What Works and What Doesn’t
Although Splatoon had plenty of room to grow at launch, it had a rich progression system, a bevy of offline content, and was quickly, consistently expanded upon with meaningful additions. But most importantly, Splatoon was new. We had never played something like this before. The IP’s freshness and subversive shooter mechanics more than justified engaging with its relatively scant initial offering. Ultimately, that’s a better counterpoint than anything laid out before. We simply didn’t know what to expect from Splatoon, and came to know its identity and scope as it evolved before our eyes.
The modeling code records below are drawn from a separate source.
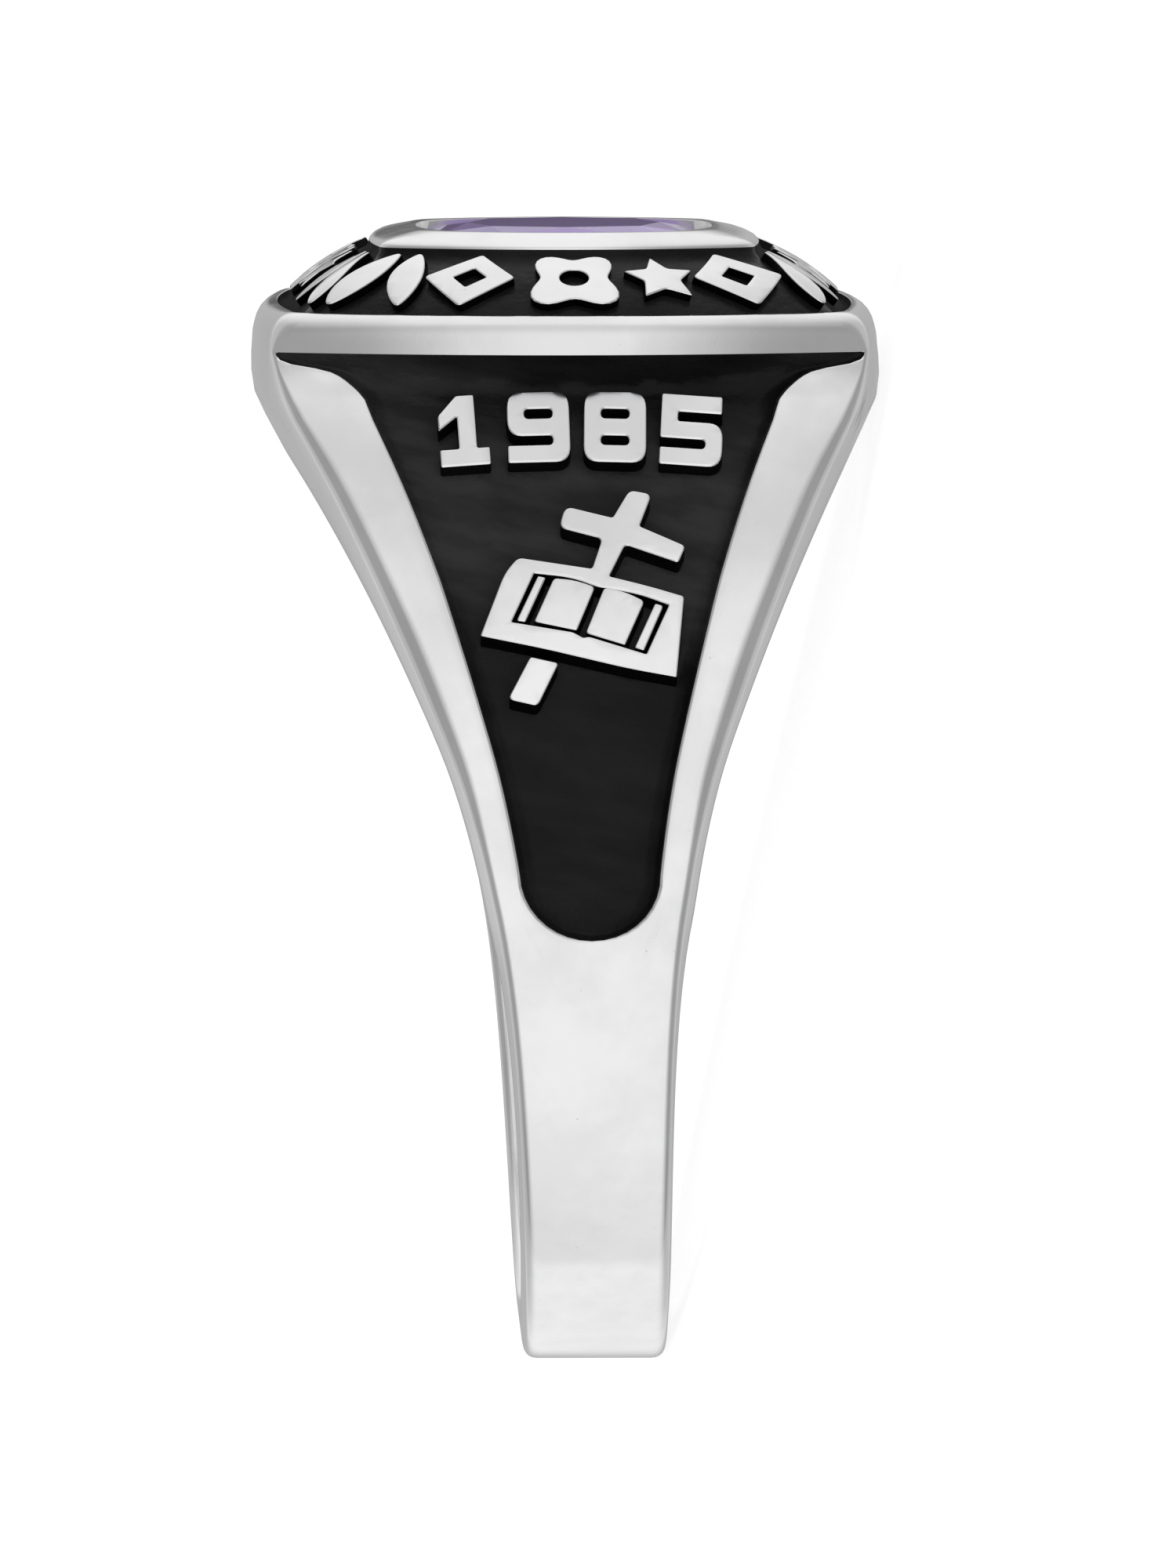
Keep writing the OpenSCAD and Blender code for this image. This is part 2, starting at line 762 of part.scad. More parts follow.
// The pocket that the stone sits in: its girdle's outline straight down to the seat, then a tapering well
module stone_pocket() {
    well_share = 0.35;
    wall = [for (i = [0:15]) girdle_point(22.5 * i, 1, stone_gap)];
    well = [for (i = [0:15]) girdle_point(22.5 * i, well_share, stone_gap)];
    seat_z = girdle_z - girdle_h - stone_gap;
    loft([
        [seat_z - pavilion_h, well],
        [seat_z, wall],
        [table_z + beyond, wall],
    ]);
}

// The lean of the finger axis: the ring rests on the widest part of its head and on the shank's edge
widest_z = rim_base * 0.9;
palm_z = -(bore_r + palm_wall - edge_soft);
palm_x = palm_w / 2 + palm_bow * (1 - pow(1 - edge_soft / (bore_r + palm_wall), 2)) + drift_at(palm_z);
head_x = edge_at(widest_z) + bow_at(widest_z) + drift_at(widest_z);
lean = atan((head_x - palm_x) / (widest_z - palm_z));
lift = palm_x * cos(lean) - palm_z * sin(lean);

// Ends of the lying ring along its length
head_end = (collar_len / 2 - collar_slope) * sin(lean) + collar_top * cos(lean);
palm_end = (palm_w / 2 - edge_soft - drift_at(palm_z)) * sin(lean) + (bore_r + palm_wall) * cos(lean);

module lie_down() {
    translate([(palm_end - head_end) / 2, 0, lift])
        rotate([0, 90 - lean, 0])
            children();
}

module ring_body() {
    color(silver)
        lie_down()
            difference() {
                union() {
                    upper_form();
                    lower_band();
                }
                bore();
                panel_cut() front_relief();
                rotate(180) panel_cut() back_relief();
                channel_cut();
                stone_pocket();
            }
}

module stone() {
    color(violet)
        lie_down()
            cut_stone();
}

module front_enamel() {
    color(black)
        lie_down()
            panel_fill() front_relief(fill_gap, false);
}

module back_enamel() {
    color(black)
        lie_down()
            rotate(180) panel_fill() back_relief(fill_gap, false);
}

module bezel_enamel() {
    color(black)
        lie_down()
            difference() {
                intersection() {
                    channel_space(fill_gap);
                    loft([
                        [rim_top - channel_depth, rim_outline(channel_inset)],
                        [rim_top - channel_depth + fill_gap + fill_t, rim_outline(channel_inset)],
                        [collar_base - channel_depth + fill_gap + fill_t, collar_outline(0)],
                    ]);
                }
                channel_form(fill_gap, fill_gap);
                through_bezel() ornaments(fill_gap);
            }
}

ring_body();
stone();
front_enamel();
back_enamel();
bezel_enamel();
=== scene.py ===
# %% [markdown]
# # A class ring, lying on its side
#
# This ring is one polished casting: a shank, two shoulders with sunk black panels, and a bezel with a black
# channel round a violet stone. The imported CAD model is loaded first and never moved. Its box is kept, so
# that the dressed ring can be compared with it at the end.

import math

import bpy
from mathutils import Matrix, Vector


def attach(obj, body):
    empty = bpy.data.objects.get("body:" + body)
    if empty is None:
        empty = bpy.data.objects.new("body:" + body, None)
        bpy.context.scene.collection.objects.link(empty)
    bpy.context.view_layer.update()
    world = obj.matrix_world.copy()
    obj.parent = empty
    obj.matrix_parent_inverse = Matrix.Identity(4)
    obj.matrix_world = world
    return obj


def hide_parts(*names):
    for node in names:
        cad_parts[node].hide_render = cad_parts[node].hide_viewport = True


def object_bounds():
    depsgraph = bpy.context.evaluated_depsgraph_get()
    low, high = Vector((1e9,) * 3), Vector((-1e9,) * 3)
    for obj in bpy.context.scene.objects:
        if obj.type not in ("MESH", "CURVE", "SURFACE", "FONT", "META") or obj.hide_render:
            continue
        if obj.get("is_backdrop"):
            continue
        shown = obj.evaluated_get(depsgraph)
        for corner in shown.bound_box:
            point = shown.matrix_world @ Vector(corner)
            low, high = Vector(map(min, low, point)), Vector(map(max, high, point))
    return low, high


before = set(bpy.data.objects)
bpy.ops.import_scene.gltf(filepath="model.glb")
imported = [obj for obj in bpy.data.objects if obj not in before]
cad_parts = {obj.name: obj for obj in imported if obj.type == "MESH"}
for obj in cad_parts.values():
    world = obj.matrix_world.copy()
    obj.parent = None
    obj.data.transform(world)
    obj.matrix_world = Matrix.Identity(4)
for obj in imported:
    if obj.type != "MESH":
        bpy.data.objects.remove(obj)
cad_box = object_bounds()
print("CAD box, mm:", [round(1000 * (b - a), 2) for a, b in zip(*cad_box)])

# %% [markdown]
# ## Working upright, in millimetres
#
# It is easiest to think of a ring standing up, with the stone on top. So every point is worked out upright,
# in millimetres: x runs along the finger, y across it, z up to the stone, from the centre of the bore. One
# matrix then lays each finished mesh on its side, in metres, exactly as the CAD model lies.

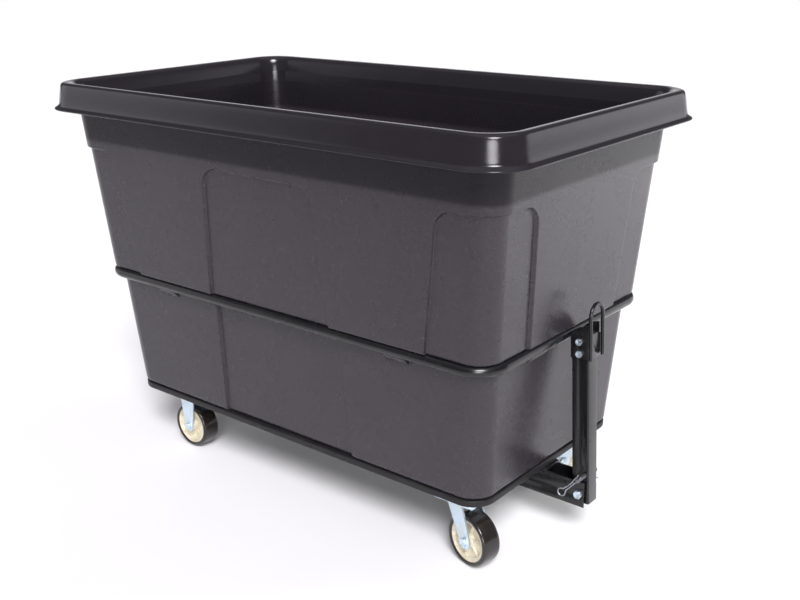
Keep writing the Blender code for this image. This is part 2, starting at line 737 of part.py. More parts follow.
def make_sleeve(material, pivot):
    """Folded plate round three sides of the tube's top; its cheeks stand above its web."""
    inner = BAR_HALF_Y + GAP
    outer = inner + SLEEVE_STEEL
    web = BAR_HALF_X + GAP
    front = web + SLEEVE_STEEL
    back = -BAR_HALF_X
    section = [(back, -outer), (front, -outer), (front, outer), (back, outer)]
    section += [(back, inner), (web, inner), (web, -inner), (back, -inner)]
    ends = [[(x, y, z) for x, y in section] for z in (SLEEVE_BOTTOM, SLEEVE_TOP)]
    sleeve = add_object("coupler_sleeve", prisms("coupler_sleeve", [ends]), material)
    web_cut = box_piece((web - 0.001, -inner, SLEEVE_WEB_TOP), (front + 0.01, inner, SLEEVE_TOP + 0.01))
    slope = [*SLEEVE_SLOPE, (0.030, SLEEVE_TOP + 0.03), (-0.030, SLEEVE_TOP + 0.03)]
    top_cut = [[(x, y, z) for x, z in slope] for y in (-0.04, 0.04)]
    cutter = helper("sleeve_cutter", prisms("sleeve_cutter", [web_cut]))
    top_cutter = helper("sleeve_top_cutter", prisms("sleeve_top_cutter", [top_cut]))
    holes = [hole_along_y((0, 0, z), BOLT_RADIUS + RUNNING, 0.05) for z in SLEEVE_BOLTS_Z]
    hole_helper = helper("sleeve_holes", prisms("sleeve_holes", holes))
    boolean(sleeve, cutter)
    boolean(sleeve, top_cutter)
    boolean(sleeve, hole_helper)
    hang(pivot, (sleeve, cutter, top_cutter, hole_helper))
    zinc = bpy.data.materials["zinc"]
    for number, z in enumerate(SLEEVE_BOLTS_Z, 1):
        profile = bolt_profile(
            radius=BOLT_RADIUS,
            head_radius=0.0085,
            head_height=0.0055,
            length=2 * outer,
            spare=0.010,
        )
        rings = along_y(turned(profile, 12), (0, -outer, z), -1.0)
        bolt = add_object(f"sleeve_bolt_{number}", lofted(f"sleeve_bolt_{number}", rings), zinc)
        nut = make_nut(f"sleeve_nut_{number}", (0, outer + GAP, z), 1.0, 0.0075, 0.0065, BOLT_RADIUS, zinc)
        hang(pivot, (bolt, nut))


def make_rod(name, points, radius, material, resolution=2):
    curve = bpy.data.curves.new(name, "CURVE")
    curve.dimensions = "3D"
    curve.bevel_depth = radius
    curve.bevel_resolution = resolution
    curve.use_fill_caps = True
    spline = curve.splines.new("POLY")
    spline.points.add(len(points) - 1)
    for point, place in zip(spline.points, points):
        point.co = (*place, 1.0)
    curve.materials.append(material)
    rod = bpy.data.objects.new(name, curve)
    bpy.context.scene.collection.objects.link(rod)
    return rod


def make_loop(material, pivot):
    """Round bar bent to a U and welded on the sleeve's front corners."""
    x = BAR_HALF_X + GAP + SLEEVE_STEEL + GAP + ROD_RADIUS
    points = [(x, -LOOP_HALF, LOOP_BOTTOM)]
    for step in range(13):
        angle = math.pi - math.pi * step / 12
        points.append((x, LOOP_HALF * math.cos(angle), LOOP_STRAIGHT + LOOP_HALF * math.sin(angle)))
    points.append((x, LOOP_HALF, LOOP_BOTTOM))
    hang(pivot, [make_rod("coupler_loop", points, ROD_RADIUS, material)])


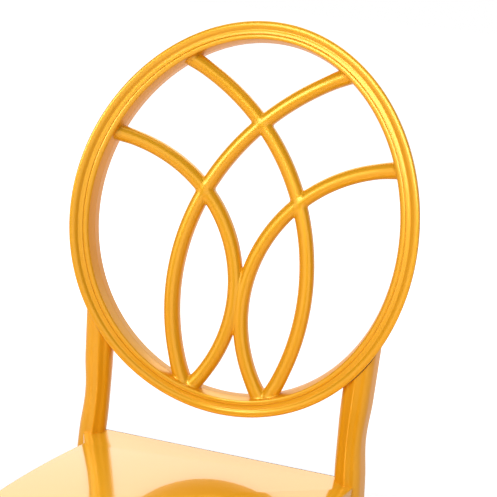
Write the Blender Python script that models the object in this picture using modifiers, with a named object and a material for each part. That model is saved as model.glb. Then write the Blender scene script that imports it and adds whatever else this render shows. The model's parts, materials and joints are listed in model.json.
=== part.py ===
"""Event chair with an oval lattice back, in gold moulded resin over steel cores.

The chair faces -Y, +X is to the right of someone who looks at its front, and +Z is up. The origin is on the
floor, under the middle of the chair's bounding box. Sizes are written in millimetres.

The back is one moulding: an egg-shaped ring with a moulded face that holds four interlaced arcs, bent round
the sitter and leaning back. Two rear legs run up past the seat and carry it. The seat is a ribbed shell with
a flat top, and the front legs are turned.
"""

import math

import bmesh
import bpy
from mathutils import Matrix, Vector

MM = 0.001
GAP = 0.3

# Seat
SEAT_HEIGHT = 450.0
SEAT_TOP_WALL = 4.0
SEAT_SKIRT = 38.0
SEAT_SKIRT_WALL = 4.5
SEAT_EDGE_ROUND = 1.2
SEAT_REAR = 12.0
SEAT_WAIST_HALF_WIDTH = 144.5
SEAT_WAIST_FRONT = 25.0
SEAT_FLARE = 13.0
SEAT_HALF_WIDTH = 200.0
SEAT_WIDEST_FRONT = 222.0
SEAT_DEPTH = 385.0
SEAT_WAIST_PULL = 7.0
SEAT_WAIST_SPLAY = 3.0
SEAT_SIDE_PULL = 88.0
SEAT_CORNER_PULL = 112.0
SEAT_FRONT_PULL = 150.0
SEAT_CURVE_STEPS = 9
RIB_WALL = 3.0
RIB_HEIGHT = 22.0
RIB_SPACING = 92.0

# Oval back
BACK_RAKE = 12.0
OVAL_HALF_WIDTH = 180.3
OVAL_HALF_HEIGHT = 211.0
OVAL_EGG = 0.023
OVAL_BEND_RADIUS = 363.0
OVAL_RISE = 262.3
OVAL_LEAD = 9.5
RING_FACE = 18.6
RING_DEPTH = 33.7
RING_DRAFT = 0.4
RIM_BEAD = 6.0
RIM_BEAD_HEIGHT = 2.2
RIM_BEAD_SHARE = 0.75
COVE_WIDTH = 7.0
COVE_DEPTH = 1.6
COVE_SHARE = 0.2
SHOULDER_DROP = 1.2
INNER_BEAD = 5.3
INNER_BEAD_HEIGHT = 1.7
INNER_BEAD_DROP = 0.4
REAR_ROUND = 2.5
RING_STEPS = 60
BEAD_STEPS = 4

# Lattice in the oval: where the arcs' centres lie, to the left of and below the oval's centre
BAR_WIDTH = 16.0
BAR_DEPTH = 18.3
BAR_CROWN = 6.5
BAR_STEP = 18.0
BAR_FLARE = 0.08
BAR_FLARE_LENGTH = 20.0
BAR_END_STEP = 0.5
LONG_ARC_RADIUS = 261.9
LONG_ARC_ASIDE = 189.4
LONG_ARC_BELOW = 74.6
SHORT_ARC_RADIUS = 165.2
SHORT_ARC_ASIDE = 169.7
SHORT_ARC_BELOW = 87.2

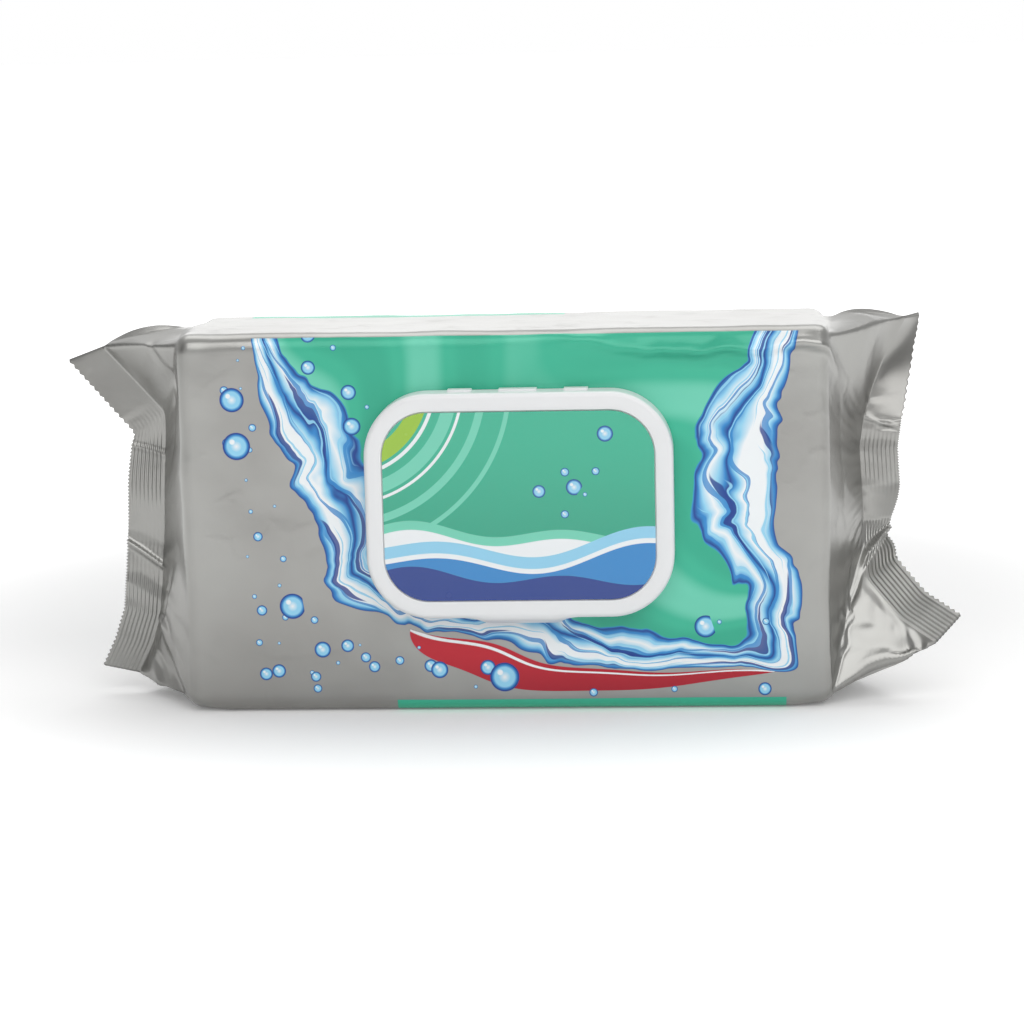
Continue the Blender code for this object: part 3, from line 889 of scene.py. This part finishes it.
# Folds that run through the free film. Each is the side of the film, -1 in front and 1 behind, how far it
# reaches to either side as a share of the free film, or 0 for all of it, and its stops: the share round the
# film, how far out it lies between the filled part and the seal, and its height in millimetres.
LEFT_FOLDS = (
    (-1, 0, ((0.0, 0.93, 0.3), (0.08, 0.88, 1.4), (0.20, 0.68, 3.2), (0.32, 0.50, 2.4), (0.42, 0.36, 0.0))),
    (-1, 0.11, ((0.03, 0.97, 0.0), (0.10, 0.91, -1.2), (0.22, 0.76, -1.5), (0.33, 0.60, -1.2), (0.42, 0.5, 0.0))),
    (-1, 0, ((0.60, 0.70, 0.0), (0.70, 0.78, -1.8), (0.80, 0.62, -2.2), (0.86, 0.45, 0.0))),
    (-1, 0.09, ((0.78, 0.50, 0.0), (0.82, 0.46, -1.1), (0.88, 0.40, -1.1), (0.93, 0.32, 0.0))),
    (-1, 0, ((0.84, 0.30, 0.0), (0.90, 0.42, 0.8), (0.97, 0.62, 0.4), (1.0, 0.70, 0.0))),
    (1, 0, ((0.0, 0.80, 0.3), (0.12, 0.66, 2.0), (0.30, 0.40, 0.0))),
    (1, 0, ((0.62, 0.40, 0.0), (0.80, 0.55, 1.6), (0.95, 0.80, 0.4))),
)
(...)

By contrast, the fans who are dialed into the “live service” debate have played the previous Mario Strikers games. They know what to expect, and they know to expect more. Waiting months to simply play as a character who has been a roster staple for generations—as was the case with Mario Tennis Aces and Super Rush—is not motivating. We all played Wii Sports golf for hours with our family. There is nothing exciting about waiting endlessly to do it again.
You Can Do Better, Nintendo
This is not a call to drop the model entirely and regress to a pre-internet release strategy. It’s simply a call to be smarter. If Nintendo wants to continue with this release approach, it must be done in a more comprehensive way. The company ought to consider a battle pass analog. No premium currency nonsense, but a sustainable, affordable battle pass akin to that of Halo Infinite.
We need something that puts the onus on developers to actually deliver live service content—not the gestural approximation of it. Not months-long droughts compensated for with decades-old characters or modes. “Live service” can no longer be a Trojan Horse for under-baked, discarded experiences. By the time of 2018’s Mario Tennis Aces, this problem was getting tiresome. In 2022, it’s just a continued source of disappointment.